• _Short task_
All lines from the one with "UPPER_HINGES, UPPER_KNOB_Z, UPPER_MAGNET_Z)" through the one with "cad_parts[member].parent = rigid_bodies[body]", and only those, are to be reproduced exactly, both ends included.

• _Stored data_
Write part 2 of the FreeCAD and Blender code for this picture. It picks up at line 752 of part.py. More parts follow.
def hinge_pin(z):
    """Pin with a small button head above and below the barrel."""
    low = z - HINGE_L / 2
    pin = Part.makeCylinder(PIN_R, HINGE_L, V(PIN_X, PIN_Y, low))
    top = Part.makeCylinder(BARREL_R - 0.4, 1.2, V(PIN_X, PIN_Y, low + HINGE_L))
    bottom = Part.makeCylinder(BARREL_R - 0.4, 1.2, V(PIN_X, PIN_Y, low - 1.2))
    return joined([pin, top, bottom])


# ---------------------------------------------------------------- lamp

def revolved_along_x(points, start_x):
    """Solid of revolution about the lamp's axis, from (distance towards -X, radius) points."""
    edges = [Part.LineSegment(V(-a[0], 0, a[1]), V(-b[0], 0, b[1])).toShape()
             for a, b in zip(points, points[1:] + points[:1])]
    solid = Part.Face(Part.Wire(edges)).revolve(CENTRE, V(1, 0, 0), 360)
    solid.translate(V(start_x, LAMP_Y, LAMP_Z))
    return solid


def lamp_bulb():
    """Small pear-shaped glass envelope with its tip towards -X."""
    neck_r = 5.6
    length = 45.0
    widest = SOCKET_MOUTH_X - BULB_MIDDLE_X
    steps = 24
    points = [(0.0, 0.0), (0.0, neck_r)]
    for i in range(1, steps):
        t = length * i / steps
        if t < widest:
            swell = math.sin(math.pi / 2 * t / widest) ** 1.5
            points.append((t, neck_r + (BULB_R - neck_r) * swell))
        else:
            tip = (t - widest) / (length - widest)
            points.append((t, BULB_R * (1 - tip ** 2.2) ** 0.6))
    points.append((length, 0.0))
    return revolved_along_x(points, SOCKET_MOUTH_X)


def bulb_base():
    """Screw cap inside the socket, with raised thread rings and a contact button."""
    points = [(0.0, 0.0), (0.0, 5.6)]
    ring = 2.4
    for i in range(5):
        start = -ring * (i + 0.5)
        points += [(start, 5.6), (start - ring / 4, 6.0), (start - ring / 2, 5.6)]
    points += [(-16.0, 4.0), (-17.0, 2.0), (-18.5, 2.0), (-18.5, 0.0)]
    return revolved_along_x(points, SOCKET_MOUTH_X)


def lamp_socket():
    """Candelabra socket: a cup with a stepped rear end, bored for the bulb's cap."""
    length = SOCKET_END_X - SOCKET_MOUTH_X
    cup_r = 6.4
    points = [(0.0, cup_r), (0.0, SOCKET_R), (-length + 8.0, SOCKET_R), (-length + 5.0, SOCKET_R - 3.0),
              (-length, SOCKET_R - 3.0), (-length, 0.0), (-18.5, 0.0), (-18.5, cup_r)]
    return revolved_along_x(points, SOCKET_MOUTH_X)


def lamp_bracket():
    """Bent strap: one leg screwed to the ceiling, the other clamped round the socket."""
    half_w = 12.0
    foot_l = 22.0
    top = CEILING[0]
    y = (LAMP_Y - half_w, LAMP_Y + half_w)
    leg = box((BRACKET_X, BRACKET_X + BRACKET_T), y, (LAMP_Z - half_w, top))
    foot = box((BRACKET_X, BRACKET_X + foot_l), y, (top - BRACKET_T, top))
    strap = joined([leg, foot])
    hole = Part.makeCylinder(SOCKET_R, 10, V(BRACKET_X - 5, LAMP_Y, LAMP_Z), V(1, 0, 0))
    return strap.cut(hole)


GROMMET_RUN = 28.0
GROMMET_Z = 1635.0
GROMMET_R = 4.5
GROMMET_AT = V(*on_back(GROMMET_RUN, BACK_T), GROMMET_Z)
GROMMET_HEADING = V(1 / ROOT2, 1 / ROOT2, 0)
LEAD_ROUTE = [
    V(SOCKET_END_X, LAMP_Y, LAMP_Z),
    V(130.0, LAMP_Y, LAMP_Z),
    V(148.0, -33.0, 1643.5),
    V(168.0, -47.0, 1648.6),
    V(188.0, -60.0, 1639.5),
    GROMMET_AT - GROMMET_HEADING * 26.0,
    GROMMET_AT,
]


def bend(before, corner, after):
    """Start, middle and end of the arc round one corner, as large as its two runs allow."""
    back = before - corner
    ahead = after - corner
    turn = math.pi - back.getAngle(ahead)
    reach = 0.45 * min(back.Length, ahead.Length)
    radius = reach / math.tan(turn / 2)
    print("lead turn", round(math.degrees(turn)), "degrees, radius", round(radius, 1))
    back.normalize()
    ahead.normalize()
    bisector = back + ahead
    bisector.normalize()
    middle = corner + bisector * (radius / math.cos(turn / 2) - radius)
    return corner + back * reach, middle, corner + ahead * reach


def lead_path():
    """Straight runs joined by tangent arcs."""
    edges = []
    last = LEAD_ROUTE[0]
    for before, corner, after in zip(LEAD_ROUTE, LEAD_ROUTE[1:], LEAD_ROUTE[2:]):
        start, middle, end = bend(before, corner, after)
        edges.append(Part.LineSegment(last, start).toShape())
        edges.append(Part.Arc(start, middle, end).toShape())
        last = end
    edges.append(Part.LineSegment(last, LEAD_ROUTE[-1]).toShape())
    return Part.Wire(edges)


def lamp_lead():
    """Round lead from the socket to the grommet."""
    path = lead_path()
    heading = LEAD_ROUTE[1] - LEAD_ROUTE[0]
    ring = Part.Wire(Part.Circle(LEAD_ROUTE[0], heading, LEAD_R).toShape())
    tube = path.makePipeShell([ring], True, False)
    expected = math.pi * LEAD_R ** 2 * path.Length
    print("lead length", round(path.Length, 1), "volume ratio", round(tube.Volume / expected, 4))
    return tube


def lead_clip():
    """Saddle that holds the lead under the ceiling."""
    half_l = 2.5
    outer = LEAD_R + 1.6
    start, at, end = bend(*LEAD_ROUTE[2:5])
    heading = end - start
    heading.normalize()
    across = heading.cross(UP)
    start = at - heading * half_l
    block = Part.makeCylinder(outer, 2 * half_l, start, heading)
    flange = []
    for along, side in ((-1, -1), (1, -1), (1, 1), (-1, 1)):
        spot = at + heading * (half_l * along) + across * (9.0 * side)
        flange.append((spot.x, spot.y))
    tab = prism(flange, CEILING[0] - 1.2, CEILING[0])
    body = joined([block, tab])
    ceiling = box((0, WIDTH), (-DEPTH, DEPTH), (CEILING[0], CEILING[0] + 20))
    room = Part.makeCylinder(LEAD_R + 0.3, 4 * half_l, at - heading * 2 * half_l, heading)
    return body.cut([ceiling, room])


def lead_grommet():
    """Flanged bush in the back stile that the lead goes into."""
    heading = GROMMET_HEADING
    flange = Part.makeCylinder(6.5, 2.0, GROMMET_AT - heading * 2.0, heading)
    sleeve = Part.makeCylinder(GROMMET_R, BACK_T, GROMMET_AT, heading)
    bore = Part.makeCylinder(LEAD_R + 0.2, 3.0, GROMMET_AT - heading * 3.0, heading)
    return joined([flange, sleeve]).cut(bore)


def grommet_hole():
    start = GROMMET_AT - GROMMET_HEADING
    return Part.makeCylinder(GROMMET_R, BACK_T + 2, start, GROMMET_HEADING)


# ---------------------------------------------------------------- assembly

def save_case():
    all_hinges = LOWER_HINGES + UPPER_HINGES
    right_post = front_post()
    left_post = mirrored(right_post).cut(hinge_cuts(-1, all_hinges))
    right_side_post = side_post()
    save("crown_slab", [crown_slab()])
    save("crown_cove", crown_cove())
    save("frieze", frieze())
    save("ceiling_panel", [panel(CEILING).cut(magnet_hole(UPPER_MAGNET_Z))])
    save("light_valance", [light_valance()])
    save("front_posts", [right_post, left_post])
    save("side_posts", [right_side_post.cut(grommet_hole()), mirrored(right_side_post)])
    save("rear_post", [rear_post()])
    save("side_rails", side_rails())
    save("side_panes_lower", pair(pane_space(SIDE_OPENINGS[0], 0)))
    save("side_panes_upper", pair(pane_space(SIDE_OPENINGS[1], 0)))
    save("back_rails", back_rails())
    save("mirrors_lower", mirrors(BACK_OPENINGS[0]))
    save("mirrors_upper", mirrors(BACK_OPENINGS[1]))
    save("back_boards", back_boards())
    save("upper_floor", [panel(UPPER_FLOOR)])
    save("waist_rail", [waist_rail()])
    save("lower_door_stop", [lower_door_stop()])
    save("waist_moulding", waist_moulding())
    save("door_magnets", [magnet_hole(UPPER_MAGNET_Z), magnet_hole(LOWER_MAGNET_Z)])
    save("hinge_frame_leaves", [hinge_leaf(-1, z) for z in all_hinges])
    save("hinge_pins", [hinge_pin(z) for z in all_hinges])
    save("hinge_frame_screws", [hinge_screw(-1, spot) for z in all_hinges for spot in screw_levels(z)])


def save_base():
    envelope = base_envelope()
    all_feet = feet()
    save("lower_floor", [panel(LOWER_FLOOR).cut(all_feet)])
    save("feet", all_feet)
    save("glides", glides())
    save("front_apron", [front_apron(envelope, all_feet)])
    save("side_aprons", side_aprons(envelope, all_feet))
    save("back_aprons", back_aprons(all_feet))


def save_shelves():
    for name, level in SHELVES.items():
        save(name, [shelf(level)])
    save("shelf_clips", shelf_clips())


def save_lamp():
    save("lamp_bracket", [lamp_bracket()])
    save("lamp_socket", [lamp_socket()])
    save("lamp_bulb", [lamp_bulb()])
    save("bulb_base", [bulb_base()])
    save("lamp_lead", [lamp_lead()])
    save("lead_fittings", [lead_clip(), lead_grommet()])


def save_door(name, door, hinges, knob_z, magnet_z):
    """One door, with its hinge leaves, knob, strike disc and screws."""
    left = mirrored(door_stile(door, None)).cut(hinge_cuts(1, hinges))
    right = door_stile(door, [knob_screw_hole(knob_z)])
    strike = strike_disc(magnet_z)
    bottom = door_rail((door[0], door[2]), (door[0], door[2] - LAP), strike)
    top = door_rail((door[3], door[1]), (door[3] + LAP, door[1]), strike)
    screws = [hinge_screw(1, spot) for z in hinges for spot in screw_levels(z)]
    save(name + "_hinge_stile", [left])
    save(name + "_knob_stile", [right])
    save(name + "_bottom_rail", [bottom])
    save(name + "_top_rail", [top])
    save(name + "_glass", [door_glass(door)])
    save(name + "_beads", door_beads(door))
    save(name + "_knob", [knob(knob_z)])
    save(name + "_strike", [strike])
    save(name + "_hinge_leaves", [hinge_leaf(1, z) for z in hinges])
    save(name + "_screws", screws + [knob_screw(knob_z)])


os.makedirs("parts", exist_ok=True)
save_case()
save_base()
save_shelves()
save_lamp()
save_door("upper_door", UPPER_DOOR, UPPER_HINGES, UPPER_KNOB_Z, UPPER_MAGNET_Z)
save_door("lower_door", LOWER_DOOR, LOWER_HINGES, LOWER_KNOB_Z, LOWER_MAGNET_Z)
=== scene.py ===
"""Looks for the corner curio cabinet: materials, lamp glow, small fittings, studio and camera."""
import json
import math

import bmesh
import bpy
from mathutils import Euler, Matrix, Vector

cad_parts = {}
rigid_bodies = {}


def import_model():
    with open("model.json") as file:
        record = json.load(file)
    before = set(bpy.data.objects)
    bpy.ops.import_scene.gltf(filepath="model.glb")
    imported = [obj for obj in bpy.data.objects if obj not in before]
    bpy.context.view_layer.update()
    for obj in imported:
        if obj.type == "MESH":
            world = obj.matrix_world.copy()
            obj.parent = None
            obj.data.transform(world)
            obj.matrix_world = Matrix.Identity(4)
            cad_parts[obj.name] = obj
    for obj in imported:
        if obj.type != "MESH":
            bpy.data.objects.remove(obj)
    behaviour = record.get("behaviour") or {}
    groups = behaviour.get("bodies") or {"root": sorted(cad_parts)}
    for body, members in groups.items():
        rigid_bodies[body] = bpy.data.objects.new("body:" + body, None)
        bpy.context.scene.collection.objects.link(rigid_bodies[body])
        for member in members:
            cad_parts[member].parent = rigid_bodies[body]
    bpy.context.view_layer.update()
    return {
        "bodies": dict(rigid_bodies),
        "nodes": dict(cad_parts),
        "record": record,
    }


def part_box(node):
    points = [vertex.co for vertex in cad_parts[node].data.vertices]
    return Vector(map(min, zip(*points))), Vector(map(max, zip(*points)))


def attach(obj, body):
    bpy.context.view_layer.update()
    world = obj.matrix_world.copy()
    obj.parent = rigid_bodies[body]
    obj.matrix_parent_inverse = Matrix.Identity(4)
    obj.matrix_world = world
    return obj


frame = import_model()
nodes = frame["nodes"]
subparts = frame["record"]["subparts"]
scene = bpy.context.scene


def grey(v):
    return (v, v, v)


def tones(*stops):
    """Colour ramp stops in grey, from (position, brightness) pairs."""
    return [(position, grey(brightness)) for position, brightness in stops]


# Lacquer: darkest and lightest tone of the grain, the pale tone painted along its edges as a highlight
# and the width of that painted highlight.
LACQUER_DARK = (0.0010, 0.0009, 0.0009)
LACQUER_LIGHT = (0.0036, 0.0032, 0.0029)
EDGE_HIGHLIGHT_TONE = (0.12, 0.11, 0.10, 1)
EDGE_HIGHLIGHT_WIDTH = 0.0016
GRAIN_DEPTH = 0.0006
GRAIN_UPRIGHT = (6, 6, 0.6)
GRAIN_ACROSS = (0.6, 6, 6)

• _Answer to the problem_
save_door("upper_door", UPPER_DOOR, UPPER_HINGES, UPPER_KNOB_Z, UPPER_MAGNET_Z)
save_door("lower_door", LOWER_DOOR, LOWER_HINGES, LOWER_KNOB_Z, LOWER_MAGNET_Z)
=== scene.py ===
"""Looks for the corner curio cabinet: materials, lamp glow, small fittings, studio and camera."""
import json
import math

import bmesh
import bpy
from mathutils import Euler, Matrix, Vector

cad_parts = {}
rigid_bodies = {}


def import_model():
    with open("model.json") as file:
        record = json.load(file)
    before = set(bpy.data.objects)
    bpy.ops.import_scene.gltf(filepath="model.glb")
    imported = [obj for obj in bpy.data.objects if obj not in before]
    bpy.context.view_layer.update()
    for obj in imported:
        if obj.type == "MESH":
            world = obj.matrix_world.copy()
            obj.parent = None
            obj.data.transform(world)
            obj.matrix_world = Matrix.Identity(4)
            cad_parts[obj.name] = obj
    for obj in imported:
        if obj.type != "MESH":
            bpy.data.objects.remove(obj)
    behaviour = record.get("behaviour") or {}
    groups = behaviour.get("bodies") or {"root": sorted(cad_parts)}
    for body, members in groups.items():
        rigid_bodies[body] = bpy.data.objects.new("body:" + body, None)
        bpy.context.scene.collection.objects.link(rigid_bodies[body])
        for member in members:
            cad_parts[member].parent = rigid_bodies[body]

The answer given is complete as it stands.